PrivateX402 是一種支付通道協議,讓使用者能在單一通道內為多個代理分配預算,同時向鏈上觀察者隱藏個別分配金額,且無需依賴受信任的中間機構。

PrivateX402:多代理 AI 系統的隱私保護支付通道 - 應用 - Ethereum Research

摘要

隨著自主 AI 代理(Autonomous AI Agents)在鏈上經濟中的興起,對高效、可擴展且具備隱私保護的微支付機制需求日益增長。本文介紹了 PrivateX402,這是一種專為多代理系統(MAS)設計的隱私保護支付通道框架。透過結合零知識證明(ZKP)與狀態通道,PrivateX402 實現了代理之間的高頻交易,同時隱藏了交易金額、參與者身份以及代理特定的元數據。

關鍵應用場景

1. 聯邦學習與數據市場

在去中心化 AI 訓練中,多個代理貢獻計算資源或數據。PrivateX402 允許代理在不洩露其貢獻規模或特定數據來源的情況下,接收模型訓練貢獻的即時支付。

2. 代理對代理(A2A)服務協作

當一個複雜任務需要多個專門的 AI 代理(例如:一個負責研究,另一個負責編碼)協作時,它們可以使用 PrivateX402 進行亞秒級的微支付結算,確保協作流程的隱私性,防止競爭對手分析其內部工作流。

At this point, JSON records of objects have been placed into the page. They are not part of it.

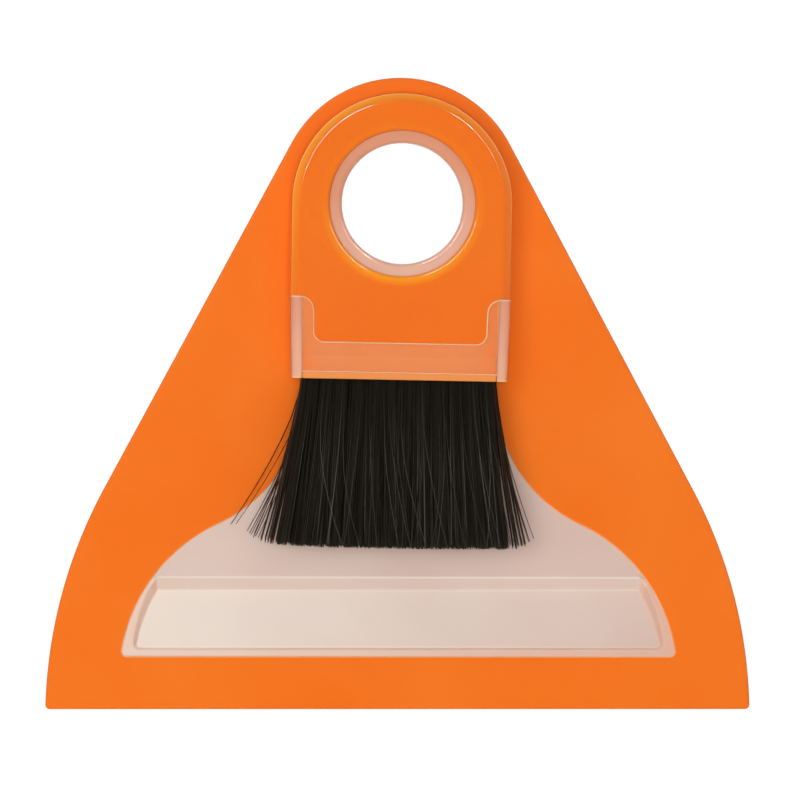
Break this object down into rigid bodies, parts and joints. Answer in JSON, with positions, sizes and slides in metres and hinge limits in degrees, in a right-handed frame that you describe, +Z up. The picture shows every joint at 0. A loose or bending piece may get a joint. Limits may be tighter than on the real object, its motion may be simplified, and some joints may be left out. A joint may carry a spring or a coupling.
{
  "type": "dust pan and brush set",
  "caption": "Wedge-shaped dust pan with a sunk frosted tray and a ring-handled hand brush that hangs on a collar, swivels there and lifts off.",
  "frame": {"origin": "on the table under the middle of the pan", "axes": "+X across the sweeping edge, +Y from the sweeping edge to the arch, +Z up from the table"},
  "size_m": [0.1998, 0.18, 0.0291],
  "materials": {
    "orange_shell": "moulded, glossy",
    "orange_handle": "moulded, glossy",
    "frosted": "moulded, frosted, lets light through",
    "bristle": "drawn filament, satin",
    "steel": "cut strip"
  },
  "bodies": {
    "pan": {"pan_shell": "orange_shell", "dust_tray": "frosted", "ring_collar": "frosted"},
    "ring": {"finger_ring": "frosted"},
    "brush": {"handle_front": "orange_handle", "handle_back": "orange_handle", "ferrule": "frosted", "bristle_block": "orange_handle", "tufts_front": "bristle", "tufts_middle": "bristle", "tufts_back": "bristle", "tuft_anchors": "steel"}
  },
  "joints": [
    {"name": "brush_lift", "type": "slide", "parent": "pan", "child": "ring", "axis": [0, -0.1045, 0.9945], "range_m": [0, 0.04]},
    {"name": "brush_swivel", "type": "hinge", "parent": "ring", "child": "brush", "pos_m": [0, 0.05155, 0.02151], "axis": [0, -0.1045, 0.9945], "continuous": true}
  ]
}
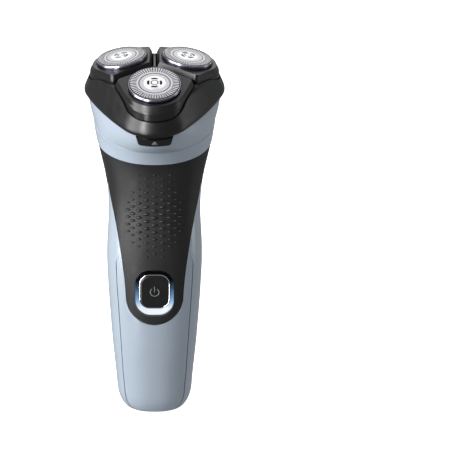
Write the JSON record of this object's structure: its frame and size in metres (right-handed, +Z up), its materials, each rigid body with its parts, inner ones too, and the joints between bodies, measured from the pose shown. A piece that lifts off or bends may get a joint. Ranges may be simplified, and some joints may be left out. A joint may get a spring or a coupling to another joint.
{
  "type": "rotary electric shaver",
  "caption": "Hand-held rotary shaver with a leaning three-head unit on a tapered handle, with an opening head, power button, pop-up trimmer and charging inlet.",
  "frame": {"origin": "a point on the handle's flat foot, at the middle of its width, below the front half of the charging inlet's edge", "axes": "+Z up the handle, +Y towards the back, -Y the front with the power button, +X to the right as the front is seen"},
  "size_m": [0.0596, 0.0557, 0.1616],
  "materials": {
    "handle_blue": "satin light blue",
    "grip_black": "soft matte black",
    "unit_black": "satin black",
    "button_black": "satin black",
    "trimmer_grey": "satin dark grey",
    "chrome_trim": "polished",
    "guard_steel": "turned",
    "badge_chrome": "satin chrome",
    "blade_steel": "ground",
    "nylon_white": "natural nylon",
    "frame_black": "moulded",
    "seal_rubber": "matte",
    "steel": "plain",
    "cell_wrap": "printed sleeve",
    "contact_brass": "plated",
    "board_green": "solder mask",
    "light_plastic": "translucent",
    "switch_black": "moulded"
  },
  "bodies": {
    "handle": {"rear_housing": "handle_blue", "front_panel": "handle_blue", "grip_panel": "grip_black", "collar": "handle_blue", "deck_plate": "frame_black", "deck_seals": "seal_rubber", "gear_plate": "frame_black", "gear_axles": "steel", "motor_can": "steel", "battery_cell": "cell_wrap", "battery_contacts": "contact_brass", "circuit_board": "board_green", "charging_socket": "frame_black", "socket_pins": "contact_brass", "light_ring": "light_plastic", "inner_frame": "frame_black", "frame_screws": "steel", "power_switch": "switch_black", "hinge_pin": "steel", "trimmer_pin": "steel", "release_spring": "steel"},
    "motor_rotor": {"motor_shaft": "steel", "motor_pinion": "nylon_white"},
    "shaving_unit": {"unit_shell": "unit_black", "pod_pins": "steel"},
    "power_button": {"power_button": "button_black", "power_button_trim": "chrome_trim"},
    "release_button": {"release_button": "button_black"},
    "trimmer": {"trimmer_arm": "trimmer_grey", "trimmer_comb": "blade_steel"},
    "trimmer_blade": {"trimmer_blade": "blade_steel"},
    "trimmer_switch": {"trimmer_switch": "button_black"},
    "drive_gear_0": {"drive_gear_0": "nylon_white"},
    "spindle_0": {"spindle_0": "nylon_white", "spindle_spring_0": "steel"},
    "pod_0": {"pod_0": "unit_black", "head_retainer_0": "nylon_white"},
    "head_0": {"guard_0": "guard_steel", "guard_badge_0": "badge_chrome"},
    "cutter_0": {"cutter_0": "blade_steel", "cutter_hub_0": "nylon_white"},
    "drive_gear_1": {"drive_gear_1": "nylon_white"},
    "spindle_1": {"spindle_1": "nylon_white", "spindle_spring_1": "steel"},
    "pod_1": {"pod_1": "unit_black", "head_retainer_1": "nylon_white"},
    "head_1": {"guard_1": "guard_steel", "guard_badge_1": "badge_chrome"},
    "cutter_1": {"cutter_1": "blade_steel", "cutter_hub_1": "nylon_white"},
    "drive_gear_2": {"drive_gear_2": "nylon_white"},
    "spindle_2": {"spindle_2": "nylon_white", "spindle_spring_2": "steel"},
    "pod_2": {"pod_2": "unit_black", "head_retainer_2": "nylon_white"},
    "head_2": {"guard_2": "guard_steel", "guard_badge_2": "badge_chrome"},
    "cutter_2": {"cutter_2": "blade_steel", "cutter_hub_2": "nylon_white"}
  },
  "joints": [
    {"name": "motor_spin", "type": "hinge", "parent": "handle", "child": "motor_rotor", "pos_m": [0, 0.00118, 0.13748], "axis": [0, -0.309, 0.9511], "continuous": true},
    {"name": "gear_spin_0", "type": "hinge", "parent": "handle", "child": "drive_gear_0", "pos_m": [0, -0.01071, 0.13362], "axis": [0, -0.309, 0.9511], "continuous": true},
    {"name": "spindle_spin_0", "type": "hinge", "parent": "handle", "child": "spindle_0", "pos_m": [0, -0.01075, 0.13376], "axis": [0, -0.4695, 0.8829], "continuous": true},
    {"name": "gear_spin_1", "type": "hinge", "parent": "handle", "child": "drive_gear_1", "pos_m": [0.01082, 0.00712, 0.13941], "axis": [0, -0.309, 0.9511], "continuous": true},
    {"name": "spindle_spin_1", "type": "hinge", "parent": "handle", "child": "spindle_1", "pos_m": [0.01082, 0.00708, 0.13955], "axis": [0.1504, -0.2217, 0.9634], "continuous": true},
    {"name": "gear_spin_2", "type": "hinge", "parent": "handle", "child": "drive_gear_2", "pos_m": [-0.01082, 0.00712, 0.13941], "axis": [0, -0.309, 0.9511], "continuous": true},
    {"name": "spindle_spin_2", "type": "hinge", "parent": "handle", "child": "spindle_2", "pos_m": [-0.01082, 0.00708, 0.13955], "axis": [-0.1504, -0.2217, 0.9634], "continuous": true},
    {"name": "unit_open", "type": "hinge", "parent": "handle", "child": "shaving_unit", "pos_m": [0, 0.02339, 0.1468], "axis": [-1, 0, 0], "range_deg": [0, 110]},
    {"name": "pod_tilt_0", "type": "hinge", "parent": "shaving_unit", "child": "pod_0", "pos_m": [0, -0.01283, 0.14502], "axis": [1, 0, 0], "range_deg": [-3, 3], "stiffness_Nm_per_rad": 0.1},
    {"name": "head_float_0", "type": "slide", "parent": "pod_0", "child": "head_0", "axis": [0, -0.4695, 0.8829], "range_m": [-0.001, 0], "stiffness_N_per_m": 300, "springref_m": 0.0002},
    {"name": "cutter_spin_0", "type": "hinge", "parent": "head_0", "child": "cutter_0", "pos_m": [0, -0.01834, 0.14802], "axis": [0, -0.4695, 0.8829], "continuous": true},
    {"name": "pod_tilt_1", "type": "hinge", "parent": "shaving_unit", "child": "pod_1", "pos_m": [0.00953, 0.00286, 0.15012], "axis": [-0.5, 0.8236, 0.2676], "range_deg": [-3, 3], "stiffness_Nm_per_rad": 0.1},
    {"name": "head_float_1", "type": "slide", "parent": "pod_1", "child": "head_1", "axis": [0.1504, -0.2217, 0.9634], "range_m": [-0.001, 0], "stiffness_N_per_m": 300, "springref_m": 0.0002},
    {"name": "cutter_spin_1", "type": "hinge", "parent": "head_1", "child": "cutter_1", "pos_m": [0.01325, 0.00349, 0.15512], "axis": [0.1504, -0.2217, 0.9634], "continuous": true},
    {"name": "pod_tilt_2", "type": "hinge", "parent": "shaving_unit", "child": "pod_2", "pos_m": [-0.00953, 0.00286, 0.15012], "axis": [-0.5, -0.8236, -0.2676], "range_deg": [-3, 3], "stiffness_Nm_per_rad": 0.1},
    {"name": "head_float_2", "type": "slide", "parent": "pod_2", "child": "head_2", "axis": [-0.1504, -0.2217, 0.9634], "range_m": [-0.001, 0], "stiffness_N_per_m": 300, "springref_m": 0.0002},
    {"name": "cutter_spin_2", "type": "hinge", "parent": "head_2", "child": "cutter_2", "pos_m": [-0.01325, 0.00349, 0.15512], "axis": [-0.1504, -0.2217, 0.9634], "continuous": true},
    {"name": "power_button_press", "type": "slide", "parent": "handle", "child": "power_button", "axis": [0, 1, 0], "range_m": [0, 0.0008], "stiffness_N_per_m": 500, "springref_m": -0.0002},
    {"name": "release_button_press", "type": "slide", "parent": "handle", "child": "release_button", "axis": [0, 0.9511, 0.309], "range_m": [0, 0.0012], "stiffness_N_per_m": 400, "springref_m": -0.0002, "deforming": ["release_spring"]},
    {"name": "trimmer_open", "type": "hinge", "parent": "handle", "child": "trimmer", "pos_m": [0, 0.01812, 0.09883], "axis": [-1, 0, 0], "range_deg": [0, 55]},
    {"name": "trimmer_blade_stroke", "type": "slide", "parent": "trimmer", "child": "trimmer_blade", "axis": [1, 0, 0], "range_m": [-0.0006, 0.0006]},
    {"name": "trimmer_switch_slide", "type": "slide", "parent": "handle", "child": "trimmer_switch", "axis": [0, 0.0461, 0.9989], "range_m": [0, 0.003]}
  ],
  "couplings": [
    {"joint": "gear_spin_0", "follows": "motor_spin", "ratio": -0.42857},
    {"joint": "spindle_spin_0", "follows": "motor_spin", "ratio": -0.42857},
    {"joint": "gear_spin_1", "follows": "motor_spin", "ratio": -0.42857},
    {"joint": "spindle_spin_1", "follows": "motor_spin", "ratio": -0.42857},
    {"joint": "gear_spin_2", "follows": "motor_spin", "ratio": -0.42857},
    {"joint": "spindle_spin_2", "follows": "motor_spin", "ratio": -0.42857},
    {"joint": "cutter_spin_0", "follows": "motor_spin", "ratio": -0.42857},
    {"joint": "cutter_spin_1", "follows": "motor_spin", "ratio": -0.42857},
    {"joint": "cutter_spin_2", "follows": "motor_spin", "ratio": -0.42857}
  ]
}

3. 推論即服務(Inference-as-a-Service)

用戶可以向 AI 代理支付單次推論請求的費用。透過隱私通道,用戶的查詢頻率和支付模式將對外部觀察者保持匿名,保護用戶的行為隱私。

技術架構

PrivateX402 構建於以下核心組件之上:

  • 鏈上結算層:利用以太坊智能合約處理通道的開啟與關閉。
  • 鏈下傳輸層:代理之間直接交換簽名的狀態更新。
  • 隱私層
    • zk-SNARKs:用於證明狀態轉換的有效性,而無需揭露餘額。
    • 承諾方案(Commitment Schemes):隱藏通道內的資產分配。

優勢

  1. 高吞吐量:交易在鏈下處理,僅受限於網絡延遲。
  2. 低成本:僅在通道開啟和關閉時產生 Gas 費用。
  3. 強隱私性:防止透過鏈上分析追蹤 AI 代理的經濟活動。
  4. 自主性:代理可以根據預設策略自動管理支付,無需人工干預。

結論

PrivateX402 為下一代 AI 驅動的去中心化應用提供了必要的金融基礎設施。透過解決隱私與可擴展性的雙重挑戰,它為機器對機器(M2M)經濟的蓬勃發展奠定了基礎。